Just before he sat down to a traditional Bavarian meal of sausages and beer with German Chancellor Angela Merkel at the start of the G7 summit on Sunday, US President Barack Obama told the media that one of the meeting’s priorities would be discussing ways of “standing up to Russian aggression in Ukraine.” Which begs the question: what kind of aggression are we talking about here?

There are unquestionably Russian troops in the rebel provinces of eastern Ukraine, and that is certainly an act of aggression under international law. (The Russian troops there are definitely not just volunteers lending the rebels a hand while they are on leave, as Moscow maintains. How can we be sure? Because soldiers on leave do not take their tanks and artillery with them.)

But is this a prelude to a Russian invasion that would take over all of Ukraine, as Ukrainian President Petro Poroshenko recently alleged? If it is, it would require a whole different level of response, and the result could easily be a new Cold War.

Is it also the first step in a Russian campaign to take back everything that used to be part of the Soviet Union, and before that of the Russian empire, as many in Estonia, Latvia, Lithuania, Moldova, Georgia and other former “Soviet Republics” fear? If so, “standing up to Russian aggression” would be an even bigger task, involving a major NATO troop build-up in Europe and probably a new nuclear arms race.

Might Russian President Vladimir Putin actually be the next would-be world conqueror, out of the same mould as Napoleon and Hitler? In that case, get ready for the Third World War, because it’s unlikely that anything less would stop him. So exactly what kind of aggressor Putin is matters quite a lot.

Here’s a clue: Putin was first elected president of Russia in 1999, and for his first fifteen years in power he didn’t attack anybody. (He responded very toughly to the cretinous Georgian attack on Russian peacekeeping troops in South Ossetia in 2008, but he didn’t start that war.) On the whole, would-be world conquerors don’t wait fifteen years before making their first move. They get started as soon as possible, because it’s a big job.
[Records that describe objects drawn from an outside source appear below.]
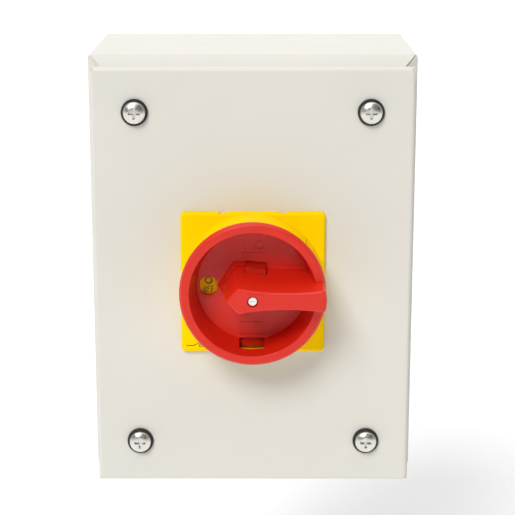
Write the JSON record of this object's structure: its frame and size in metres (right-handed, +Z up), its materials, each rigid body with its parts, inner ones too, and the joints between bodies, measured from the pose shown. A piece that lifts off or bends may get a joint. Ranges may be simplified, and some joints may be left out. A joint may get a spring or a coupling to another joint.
{
  "type": "rotary isolator switch",
  "caption": "Lockable rotary isolator switch in a wall-mounted folded-steel box, with a red grip handle on a square yellow plate.",
  "frame": {"origin": "centre of the back face, on the wall plane, midway between the four wall holes", "axes": "+Z up, +X to the right seen from the front, +Y into the wall; the handle faces -Y"},
  "size_m": [0.15, 0.1375, 0.2107],
  "materials": {
    "painted_steel": "fine textured powder coat",
    "zinc_plated_steel": "bright zinc plate",
    "nickel_plated_steel": "nickel plate",
    "brass": "machined",
    "copper": "stamped copper",
    "black_rubber": "matte",
    "yellow_plastic": "satin moulding",
    "red_plastic": "satin moulding",
    "grey_plastic": "satin moulding",
    "black_plastic": "satin moulding",
    "cream_plastic": "satin moulding"
  },
  "bodies": {
    "enclosure": {"enclosure_body": "painted_steel", "lid_screw_tabs": "painted_steel", "lid_weld_nuts": "zinc_plated_steel", "mounting_studs": "zinc_plated_steel", "mounting_plate": "zinc_plated_steel", "mounting_plate_nuts": "zinc_plated_steel", "earth_stud": "zinc_plated_steel", "earth_stud_nuts": "brass", "entry_plug_left": "grey_plastic", "entry_plug_right": "grey_plastic", "entry_seals": "black_rubber", "entry_locknuts": "grey_plastic", "earth_bar": "brass", "earth_bar_screws": "nickel_plated_steel", "neutral_insulator": "grey_plastic", "neutral_bar": "brass", "neutral_bar_screws": "nickel_plated_steel", "switch_base": "grey_plastic", "contact_chamber_1": "grey_plastic", "contact_chamber_2": "grey_plastic", "latching_housing": "black_plastic", "latching_cover": "black_plastic", "through_bolts": "zinc_plated_steel", "switch_mounting_screws": "zinc_plated_steel", "detent_rollers": "zinc_plated_steel", "detent_springs": "zinc_plated_steel", "fixed_contacts": "copper", "terminal_clamps": "zinc_plated_steel", "terminal_screws": "zinc_plated_steel"},
    "lid": {"lid": "painted_steel", "lid_gasket": "black_rubber", "lid_screws": "nickel_plated_steel", "lid_screw_seals": "black_rubber", "lid_screw_retainers": "black_plastic", "handle_bezel": "yellow_plastic", "bezel_gasket": "black_rubber", "bezel_nut": "grey_plastic"},
    "handle": {"handle": "red_plastic", "handle_screw": "nickel_plated_steel", "drive_sleeve": "black_plastic", "handle_seal": "black_rubber", "retaining_ring": "zinc_plated_steel", "lock_slide_spring": "zinc_plated_steel"},
    "lock_slide": {"lock_slide": "red_plastic"},
    "rotor": {"rotor_spindle": "zinc_plated_steel", "cam_1": "cream_plastic", "cam_2": "cream_plastic", "detent_star": "cream_plastic", "shaft_coupling": "zinc_plated_steel", "coupling_grub_screw": "zinc_plated_steel", "extension_shaft": "zinc_plated_steel"},
    "contacts_left": {"plungers_left": "cream_plastic", "contact_bridges_left": "copper", "contact_springs_left": "zinc_plated_steel"},
    "contacts_right": {"plungers_right": "cream_plastic", "contact_bridges_right": "copper", "contact_springs_right": "zinc_plated_steel"}
  },
  "joints": [
    {"name": "lid_removal", "type": "slide", "parent": "enclosure", "child": "lid", "axis": [0, -1, 0], "range_m": [0, 0.12]},
    {"name": "handle_turn", "type": "hinge", "parent": "lid", "child": "handle", "pos_m": [0, -0.1025, -0.0005], "axis": [0, 1, 0], "range_deg": [0, 90]},
    {"name": "lock_slide_press", "type": "slide", "parent": "handle", "child": "lock_slide", "axis": [0, 0, -1], "range_m": [0, 0.002], "stiffness_N_per_m": 120, "springref_m": -0.0015, "deforming": ["lock_slide_spring"]},
    {"name": "rotor_turn", "type": "hinge", "parent": "enclosure", "child": "rotor", "pos_m": [0, -0.05, -0.0005], "axis": [0, 1, 0], "range_deg": [0, 90]},
    {"name": "contacts_left_move", "type": "slide", "parent": "enclosure", "child": "contacts_left", "axis": [1, 0, 0], "range_m": [0, 0.003]},
    {"name": "contacts_right_move", "type": "slide", "parent": "enclosure", "child": "contacts_right", "axis": [-1, 0, 0], "range_m": [0, 0.003]}
  ],
  "couplings": [
    {"joint": "rotor_turn", "follows": "handle_turn", "ratio": 1},
    {"joint": "contacts_left_move", "follows": "handle_turn", "m_per_rad": 0.0019},
    {"joint": "contacts_right_move", "follows": "handle_turn", "m_per_rad": 0.0019}
  ]
}
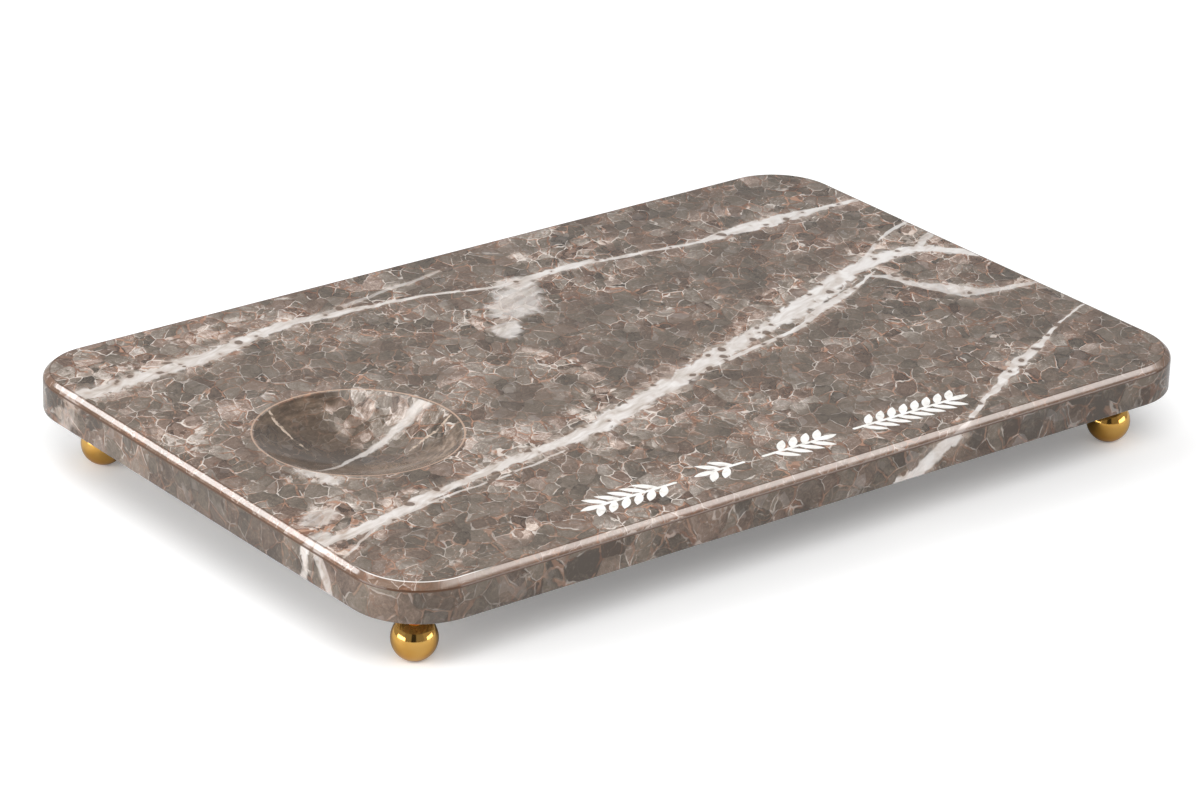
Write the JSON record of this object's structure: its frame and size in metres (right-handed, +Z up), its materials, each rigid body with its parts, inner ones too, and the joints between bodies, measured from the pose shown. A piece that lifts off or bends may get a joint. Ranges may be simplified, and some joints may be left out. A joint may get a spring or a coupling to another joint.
{
  "type": "challah board",
  "caption": "Rectangular polished marble challah board with rounded corners, a round salt dip, inlaid wheat sprigs and brass ball feet.",
  "frame": {"origin": "on the table, under the middle of the slab", "axes": "+X along the long edge, with the salt dip towards -X; -Y towards the inlaid front edge; +Z up"},
  "size_m": [0.4, 0.262, 0.041],
  "materials": {
    "marble": "polished",
    "polished_brass": "mirror polished",
    "stud_steel": "zinc plated",
    "insert_brass": "as turned",
    "nylon": "satin, translucent white",
    "white_resin": "satin"
  },
  "bodies": {
    "root": {"marble_slab": "marble", "wheat_sprig_outer_left": "white_resin", "wheat_sprig_inner_left": "white_resin", "wheat_sprig_inner_right": "white_resin", "wheat_sprig_outer_right": "white_resin", "ball_foot_front_left": "polished_brass", "foot_washer_front_left": "nylon", "foot_stud_front_left": "stud_steel", "threaded_insert_front_left": "insert_brass", "ball_foot_front_right": "polished_brass", "foot_washer_front_right": "nylon", "foot_stud_front_right": "stud_steel", "threaded_insert_front_right": "insert_brass", "ball_foot_back_left": "polished_brass", "foot_washer_back_left": "nylon", "foot_stud_back_left": "stud_steel", "threaded_insert_back_left": "insert_brass", "ball_foot_back_right": "polished_brass", "foot_washer_back_right": "nylon", "foot_stud_back_right": "stud_steel", "threaded_insert_back_right": "insert_brass"}
  },
  "joints": []
}
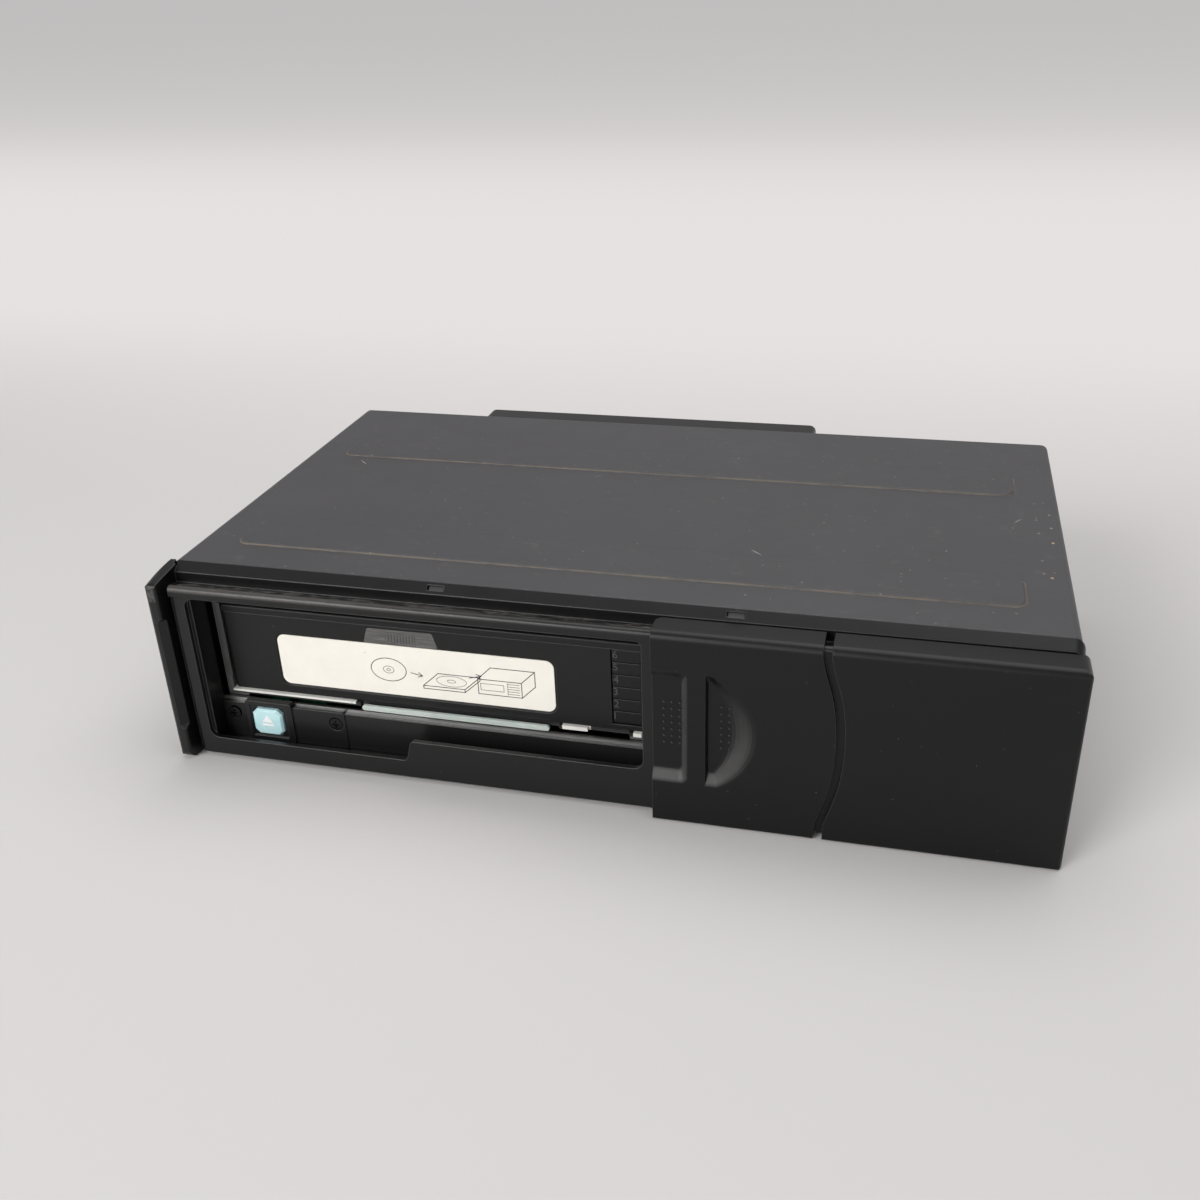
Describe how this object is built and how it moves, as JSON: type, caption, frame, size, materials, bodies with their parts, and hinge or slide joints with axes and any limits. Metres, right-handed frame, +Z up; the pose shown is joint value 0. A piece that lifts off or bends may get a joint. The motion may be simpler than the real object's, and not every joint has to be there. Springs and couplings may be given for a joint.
{
  "type": "car compact disc changer",
  "caption": "Slim car disc changer with a sloped metal case, sliding front door, removable disc magazine with slide-out trays, and a lifting drive deck.",
  "frame": {"origin": "middle of the footprint, on the plane that the bottom ribs rest on", "axes": "+X to the right seen from the front, +Y towards the back, +Z up; the front faces -Y"},
  "size_m": [0.26, 0.17, 0.0638],
  "materials": {
    "case_paint": "satin charcoal paint",
    "front_plastic": "fine-grained black",
    "magazine_plastic": "black",
    "label_paper": "cream film label",
    "tab_grey": "brushed grey",
    "button_cyan": "translucent pale cyan",
    "light_green": "translucent pale green",
    "white_plastic": "white",
    "steel": "bright",
    "black_screw": "black zinc",
    "rubber": "matte",
    "board_green": "solder mask",
    "component_black": "moulded",
    "pin_brass": "plated",
    "lens": "polished"
  },
  "bodies": {
    "housing": {"top_cover": "case_paint", "bottom_cover": "case_paint", "front_bezel": "front_plastic", "fascia_cover": "front_plastic", "slot_escutcheon": "front_plastic", "escutcheon_screws": "black_screw", "button_board": "board_green", "light_bar": "light_green", "magazine_floor": "white_plastic", "magazine_guide_left": "white_plastic", "magazine_guide_right": "white_plastic", "magazine_detent": "steel", "magazine_roof": "case_paint", "main_board": "board_green", "board_components": "component_black", "mechanism_chassis": "steel", "rubber_dampers": "rubber", "lift_posts": "steel", "lift_gear_post": "steel", "lift_motor": "steel", "clamp_bracket": "steel", "clamp_pin": "steel", "mount_nuts": "steel", "cover_screws": "black_screw", "rear_housing": "front_plastic", "rear_connector": "component_black", "connector_pins": "pin_brass"},
    "door": {"sliding_door": "front_plastic"},
    "shutter": {"door_shutter": "front_plastic"},
    "button": {"eject_button": "button_cyan"},
    "magazine": {"magazine_case": "magazine_plastic", "magazine_lid": "magazine_plastic", "magazine_label": "label_paper", "magazine_push_tab": "tab_grey"},
    "deck": {"deck_frame": "steel", "guide_rods": "steel", "spindle_motor": "steel"},
    "spindle": {"turntable": "component_black"},
    "sled": {"pickup_sled": "white_plastic", "pickup_lens": "lens"},
    "sled_pinion": {"sled_gear": "white_plastic"},
    "cam": {"lift_cam": "steel"},
    "lift_pinion": {"lift_gear": "white_plastic"},
    "clamp": {"clamp_arm": "steel"},
    "puck": {"clamp_puck": "component_black"},
    "dial_left": {"tilt_dial_left": "front_plastic"},
    "dial_right": {"tilt_dial_right": "front_plastic"},
    "tray_1": {"disc_tray_1": "magazine_plastic"},
    "tray_2": {"disc_tray_2": "magazine_plastic"},
    "tray_3": {"disc_tray_3": "magazine_plastic"},
    "tray_4": {"disc_tray_4": "magazine_plastic"},
    "tray_5": {"disc_tray_5": "magazine_plastic"},
    "tray_6": {"disc_tray_6": "magazine_plastic"}
  },
  "joints": [
    {"name": "door_slide", "type": "slide", "parent": "housing", "child": "door", "axis": [1, 0, 0], "range_m": [-0.1453, 0]},
    {"name": "shutter_slide", "type": "slide", "parent": "housing", "child": "shutter", "axis": [1, 0, 0], "range_m": [-0.07265, 0]},
    {"name": "eject_press", "type": "slide", "parent": "housing", "child": "button", "axis": [0, 1, 0], "range_m": [0, 0.0016], "stiffness_N_per_m": 500, "springref_m": -0.0006},
    {"name": "magazine_slide", "type": "slide", "parent": "housing", "child": "magazine", "axis": [0, -1, 0], "range_m": [0, 0.156]},
    {"name": "tray_1_slide", "type": "slide", "parent": "magazine", "child": "tray_1", "axis": [1, 0, 0], "range_m": [0, 0.104]},
    {"name": "tray_2_slide", "type": "slide", "parent": "magazine", "child": "tray_2", "axis": [1, 0, 0], "range_m": [0, 0.104]},
    {"name": "tray_3_slide", "type": "slide", "parent": "magazine", "child": "tray_3", "axis": [1, 0, 0], "range_m": [0, 0.104]},
    {"name": "tray_4_slide", "type": "slide", "parent": "magazine", "child": "tray_4", "axis": [1, 0, 0], "range_m": [0, 0.104]},
    {"name": "tray_5_slide", "type": "slide", "parent": "magazine", "child": "tray_5", "axis": [1, 0, 0], "range_m": [0, 0.104]},
    {"name": "tray_6_slide", "type": "slide", "parent": "magazine", "child": "tray_6", "axis": [1, 0, 0], "range_m": [0, 0.104]},
    {"name": "deck_lift", "type": "slide", "parent": "housing", "child": "deck", "axis": [0, 0, 1], "range_m": [0, 0.0225]},
    {"name": "cam_slide", "type": "slide", "parent": "housing", "child": "cam", "axis": [0, 1, 0], "range_m": [0, 0.0225]},
    {"name": "lift_gear_turn", "type": "hinge", "parent": "housing", "child": "lift_pinion", "pos_m": [0.1103, -0.025, 0.0058], "axis": [0, 0, 1], "range_deg": [0, 161.15]},
    {"name": "turntable_spin", "type": "hinge", "parent": "deck", "child": "spindle", "pos_m": [0.0549, -0.0073, 0.02138], "axis": [0, 0, 1], "continuous": true},
    {"name": "sled_feed", "type": "slide", "parent": "deck", "child": "sled", "axis": [0, 1, 0], "range_m": [0, 0.035]},
    {"name": "sled_gear_turn", "type": "hinge", "parent": "deck", "child": "sled_pinion", "pos_m": [0.0285, 0.025, 0.01018], "axis": [0, 0, 1], "range_deg": [0, 313.35]},
    {"name": "clamp_swing", "type": "hinge", "parent": "housing", "child": "clamp", "pos_m": [0.0549, 0.062, 0.05622], "axis": [-1, 0, 0], "range_deg": [-20, 0], "stiffness_Nm_per_rad": 0.05, "springref_deg": 28.65},
    {"name": "puck_spin", "type": "hinge", "parent": "clamp", "child": "puck", "pos_m": [0.0549, -0.0073, 0.04963], "axis": [0, 0, 1], "continuous": true},
    {"name": "dial_left_turn", "type": "hinge", "parent": "housing", "child": "dial_left", "pos_m": [-0.1268, 0.015, 0.04], "axis": [1, 0, 0], "range_deg": [0, 90]},
    {"name": "dial_right_turn", "type": "hinge", "parent": "housing", "child": "dial_right", "pos_m": [0.1282, 0.015, 0.04], "axis": [1, 0, 0], "range_deg": [0, 90]}
  ],
  "couplings": [
    {"joint": "shutter_slide", "follows": "door_slide", "ratio": 0.5},
    {"joint": "cam_slide", "follows": "deck_lift", "ratio": 1},
    {"joint": "lift_gear_turn", "follows": "deck_lift", "rad_per_m": 125},
    {"joint": "sled_gear_turn", "follows": "sled_feed", "rad_per_m": 156.25}
  ]
}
After three months of non-violent demonstrations against Ukraine’s pro-Russian president, Viktor Yanukovych, in the winter of 2013-14, and after a day of shooting on Independence Square (the Maidan) in Kiev that killed at least fifty protesters and three policemen, Putin agreed to a deal on 21 February that promised new elections in Ukraine within a month.

It was always puzzling why the demonstrators went out onto the square and spent three bitterly cold months there demanding that Yanukovych quit right away, given that elections were due in Ukraine within a year. Why not stay warm at home and vote him out next year? He couldn’t do anything irrevocable in the meantime.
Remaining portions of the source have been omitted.